CHARLOTTE ARNOLD, Plaintiff-Appellant, v TORCH LAKE TOWNSHIP TAX ASSESSOR, Defendant-Appellee.

UNPUBLISHED November 19, 2009

No. 287626 Antrim Circuit Court LC No. 08-008392-CH

Before: Talbot, P.J., and O'Connell and Davis, JJ. PER CURIAM. Plaintiff appeals as of right from the trial court's order granting defendant's motion for summary disposition on her complaint for mandamus. We affirm. This appeal has been decided without oral argument pursuant to MCR 7.214(E). Plaintiff owns Lot 27, Lot 26, and the adjacent half of Lot 25 of Cottrill's Grand Traverse Bay Subdivision No. 4. She obtained Lot 26 and her half of Lot 25 by one deed, and Lot 27 by a separate deed, although both were acquired in the same transaction, along with the execution of a single mortgage covering all three parcels.
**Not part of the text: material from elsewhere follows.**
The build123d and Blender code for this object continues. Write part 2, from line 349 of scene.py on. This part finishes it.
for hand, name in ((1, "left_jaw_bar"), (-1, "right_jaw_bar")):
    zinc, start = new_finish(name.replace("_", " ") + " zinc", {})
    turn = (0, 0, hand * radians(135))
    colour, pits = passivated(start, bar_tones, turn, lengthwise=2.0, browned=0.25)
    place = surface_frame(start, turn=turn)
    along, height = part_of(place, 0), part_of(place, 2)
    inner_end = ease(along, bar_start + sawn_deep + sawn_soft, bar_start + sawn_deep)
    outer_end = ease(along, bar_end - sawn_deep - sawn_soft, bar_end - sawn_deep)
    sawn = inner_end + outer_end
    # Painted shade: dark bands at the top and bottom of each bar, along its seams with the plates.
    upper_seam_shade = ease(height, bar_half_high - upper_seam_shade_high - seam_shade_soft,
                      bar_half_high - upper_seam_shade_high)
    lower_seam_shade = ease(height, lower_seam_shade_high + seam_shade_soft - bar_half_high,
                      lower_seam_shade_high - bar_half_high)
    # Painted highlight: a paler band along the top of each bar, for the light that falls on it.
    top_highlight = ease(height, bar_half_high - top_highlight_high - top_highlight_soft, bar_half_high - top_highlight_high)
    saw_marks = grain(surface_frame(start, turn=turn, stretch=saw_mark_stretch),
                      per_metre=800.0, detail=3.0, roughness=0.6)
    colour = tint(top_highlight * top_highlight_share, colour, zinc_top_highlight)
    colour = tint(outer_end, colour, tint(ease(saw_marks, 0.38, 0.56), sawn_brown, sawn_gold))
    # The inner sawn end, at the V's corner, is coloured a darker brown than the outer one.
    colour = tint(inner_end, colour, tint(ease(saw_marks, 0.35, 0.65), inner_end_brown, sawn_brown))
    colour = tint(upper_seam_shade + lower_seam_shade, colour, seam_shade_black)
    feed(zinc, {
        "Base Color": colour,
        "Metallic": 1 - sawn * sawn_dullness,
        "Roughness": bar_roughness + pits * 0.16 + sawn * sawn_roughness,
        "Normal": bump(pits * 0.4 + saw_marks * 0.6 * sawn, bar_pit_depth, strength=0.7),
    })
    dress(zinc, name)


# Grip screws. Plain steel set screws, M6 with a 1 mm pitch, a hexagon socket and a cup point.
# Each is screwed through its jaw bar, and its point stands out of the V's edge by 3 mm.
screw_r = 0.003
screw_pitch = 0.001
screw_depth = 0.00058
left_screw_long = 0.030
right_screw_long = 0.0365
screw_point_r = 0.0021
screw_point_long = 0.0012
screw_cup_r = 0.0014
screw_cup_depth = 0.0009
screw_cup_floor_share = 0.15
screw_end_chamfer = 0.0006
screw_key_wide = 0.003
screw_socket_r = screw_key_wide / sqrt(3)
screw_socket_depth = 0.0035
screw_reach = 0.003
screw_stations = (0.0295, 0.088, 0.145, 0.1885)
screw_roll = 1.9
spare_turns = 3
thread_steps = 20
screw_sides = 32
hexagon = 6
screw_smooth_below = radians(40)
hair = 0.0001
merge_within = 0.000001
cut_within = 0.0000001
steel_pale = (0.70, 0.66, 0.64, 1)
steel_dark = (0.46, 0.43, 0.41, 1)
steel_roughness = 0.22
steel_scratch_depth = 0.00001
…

The three parcels had been deeded as a single unit since 1975, and according to defendant were given a single tax identification number in 1970 when a land contract vendee requested a unified tax number. A house had been constructed on Lot 27 around 1960 and a garage was built on Lot 26 in 1977. For unspecified reasons, plaintiff wants Lot 27 to be assigned its own tax identification number so it can be assessed separately, and requested defendant to do so. Defendant declined, stating he was required to do so only if the property was unimproved. Plaintiff brought a complaint for mandamus, seeking to compel defendant to issue a separate tax identification number for Lot 27. Defendant moved for summary disposition, arguing that plaintiff had no clear legal right to demand defendant assign a separate tax identification number. The trial court agreed with defendant, concluding that the statutes only give the property owner a clear right to refuse a separate assessment, but not to demand it unless the lots are unimproved, and these were not. The court thus found mandamus was not proper.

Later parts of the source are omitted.